Comb through the entries for "Blender" and pull out each line that holds it.

====== RECORDS FOR THE TASK ======

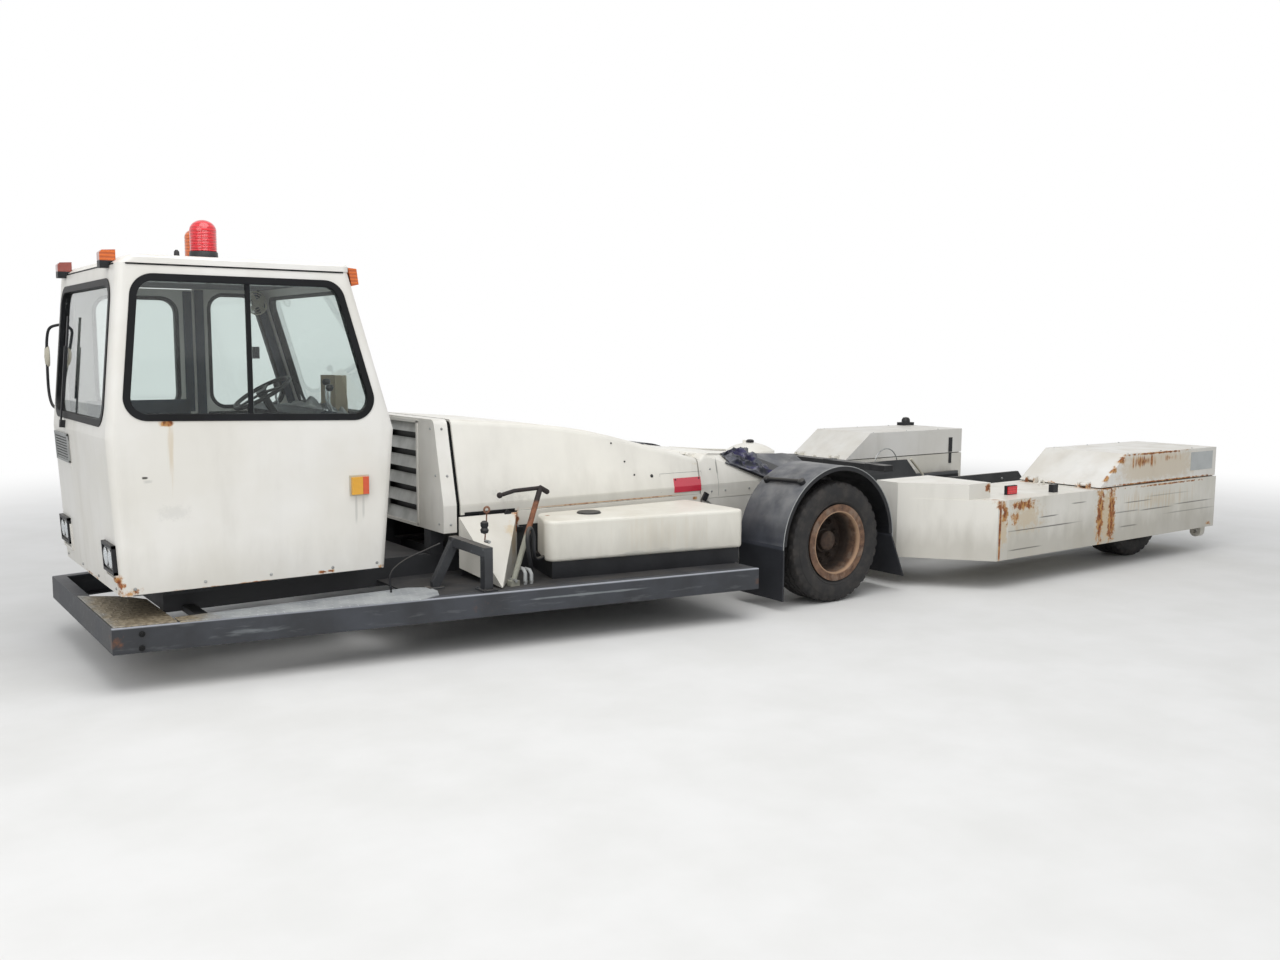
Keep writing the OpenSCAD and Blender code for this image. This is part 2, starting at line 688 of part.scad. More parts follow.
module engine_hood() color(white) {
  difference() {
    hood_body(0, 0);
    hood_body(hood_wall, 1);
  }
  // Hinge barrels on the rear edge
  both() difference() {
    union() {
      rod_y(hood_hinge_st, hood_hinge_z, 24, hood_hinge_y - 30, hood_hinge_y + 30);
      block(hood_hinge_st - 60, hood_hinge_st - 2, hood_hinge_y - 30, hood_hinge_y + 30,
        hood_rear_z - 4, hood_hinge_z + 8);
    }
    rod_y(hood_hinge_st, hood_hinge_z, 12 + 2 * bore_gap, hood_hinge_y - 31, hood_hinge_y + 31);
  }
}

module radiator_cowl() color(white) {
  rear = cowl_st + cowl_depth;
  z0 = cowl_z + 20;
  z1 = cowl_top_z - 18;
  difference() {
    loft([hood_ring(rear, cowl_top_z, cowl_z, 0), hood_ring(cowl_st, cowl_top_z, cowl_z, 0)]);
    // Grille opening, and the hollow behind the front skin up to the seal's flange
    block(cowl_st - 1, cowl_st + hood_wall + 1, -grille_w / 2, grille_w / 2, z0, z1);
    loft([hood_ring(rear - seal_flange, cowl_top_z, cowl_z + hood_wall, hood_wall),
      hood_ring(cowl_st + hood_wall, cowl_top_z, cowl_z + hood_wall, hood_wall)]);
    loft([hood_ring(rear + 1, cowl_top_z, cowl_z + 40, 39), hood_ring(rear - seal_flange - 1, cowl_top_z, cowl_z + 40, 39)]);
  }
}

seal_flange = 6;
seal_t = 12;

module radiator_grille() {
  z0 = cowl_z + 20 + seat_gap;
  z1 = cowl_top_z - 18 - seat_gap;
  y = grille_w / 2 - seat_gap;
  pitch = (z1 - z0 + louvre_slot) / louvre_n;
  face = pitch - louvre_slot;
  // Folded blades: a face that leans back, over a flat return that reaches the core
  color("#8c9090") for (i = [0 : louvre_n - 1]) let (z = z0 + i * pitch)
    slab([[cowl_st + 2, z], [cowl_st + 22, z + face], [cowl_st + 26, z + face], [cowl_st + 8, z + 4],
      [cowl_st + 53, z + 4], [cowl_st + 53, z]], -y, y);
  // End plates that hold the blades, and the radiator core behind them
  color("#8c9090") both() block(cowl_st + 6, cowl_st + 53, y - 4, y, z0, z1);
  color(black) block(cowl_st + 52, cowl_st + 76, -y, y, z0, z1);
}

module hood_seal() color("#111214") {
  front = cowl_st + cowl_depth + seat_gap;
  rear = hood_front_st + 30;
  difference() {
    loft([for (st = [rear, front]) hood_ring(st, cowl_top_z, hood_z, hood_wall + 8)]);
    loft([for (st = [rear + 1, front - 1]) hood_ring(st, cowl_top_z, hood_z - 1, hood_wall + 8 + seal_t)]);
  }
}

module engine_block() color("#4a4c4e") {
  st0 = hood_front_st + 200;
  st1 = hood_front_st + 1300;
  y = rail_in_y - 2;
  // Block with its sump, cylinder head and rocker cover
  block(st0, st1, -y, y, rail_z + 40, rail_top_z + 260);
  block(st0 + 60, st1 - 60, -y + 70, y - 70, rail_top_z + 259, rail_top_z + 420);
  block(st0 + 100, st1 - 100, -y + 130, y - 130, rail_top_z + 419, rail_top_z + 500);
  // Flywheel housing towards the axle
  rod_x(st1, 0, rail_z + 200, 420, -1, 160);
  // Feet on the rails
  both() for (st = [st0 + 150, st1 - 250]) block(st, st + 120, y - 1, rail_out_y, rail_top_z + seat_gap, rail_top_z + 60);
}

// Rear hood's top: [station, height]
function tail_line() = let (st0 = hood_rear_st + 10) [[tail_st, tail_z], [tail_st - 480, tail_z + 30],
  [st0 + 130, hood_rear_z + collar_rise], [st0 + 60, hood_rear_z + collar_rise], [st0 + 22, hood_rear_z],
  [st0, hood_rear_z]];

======
====== RECORDS FOR THE TASK ======

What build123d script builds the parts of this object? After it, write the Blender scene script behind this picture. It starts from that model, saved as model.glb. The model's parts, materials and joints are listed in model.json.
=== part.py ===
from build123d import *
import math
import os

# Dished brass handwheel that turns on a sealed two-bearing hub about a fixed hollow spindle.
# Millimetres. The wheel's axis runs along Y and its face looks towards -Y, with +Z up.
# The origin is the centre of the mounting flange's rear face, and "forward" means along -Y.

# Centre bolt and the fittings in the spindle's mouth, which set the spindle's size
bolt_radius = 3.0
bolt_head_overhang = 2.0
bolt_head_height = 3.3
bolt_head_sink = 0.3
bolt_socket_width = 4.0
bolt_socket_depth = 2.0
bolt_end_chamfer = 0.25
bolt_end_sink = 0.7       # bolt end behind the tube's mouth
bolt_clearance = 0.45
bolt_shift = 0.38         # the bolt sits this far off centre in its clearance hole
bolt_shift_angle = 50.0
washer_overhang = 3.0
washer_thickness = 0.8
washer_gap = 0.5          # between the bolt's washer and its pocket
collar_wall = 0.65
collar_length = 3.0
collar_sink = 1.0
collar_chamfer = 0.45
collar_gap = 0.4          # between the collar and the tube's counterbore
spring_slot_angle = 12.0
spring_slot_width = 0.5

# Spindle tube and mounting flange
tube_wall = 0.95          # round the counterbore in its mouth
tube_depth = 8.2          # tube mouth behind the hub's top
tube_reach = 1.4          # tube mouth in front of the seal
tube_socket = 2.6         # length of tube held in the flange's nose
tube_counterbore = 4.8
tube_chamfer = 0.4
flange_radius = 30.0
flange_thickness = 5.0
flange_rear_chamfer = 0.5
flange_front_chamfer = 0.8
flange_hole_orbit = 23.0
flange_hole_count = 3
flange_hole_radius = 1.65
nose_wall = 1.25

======

■ OUTPUT
Keep writing the OpenSCAD and Blender code for this image. This is part 2, starting at line 688 of part.scad. More parts follow.
What build123d script builds the parts of this object? After it, write the Blender scene script behind this picture. It starts from that model, saved as model.glb. The model's parts, materials and joints are listed in model.json.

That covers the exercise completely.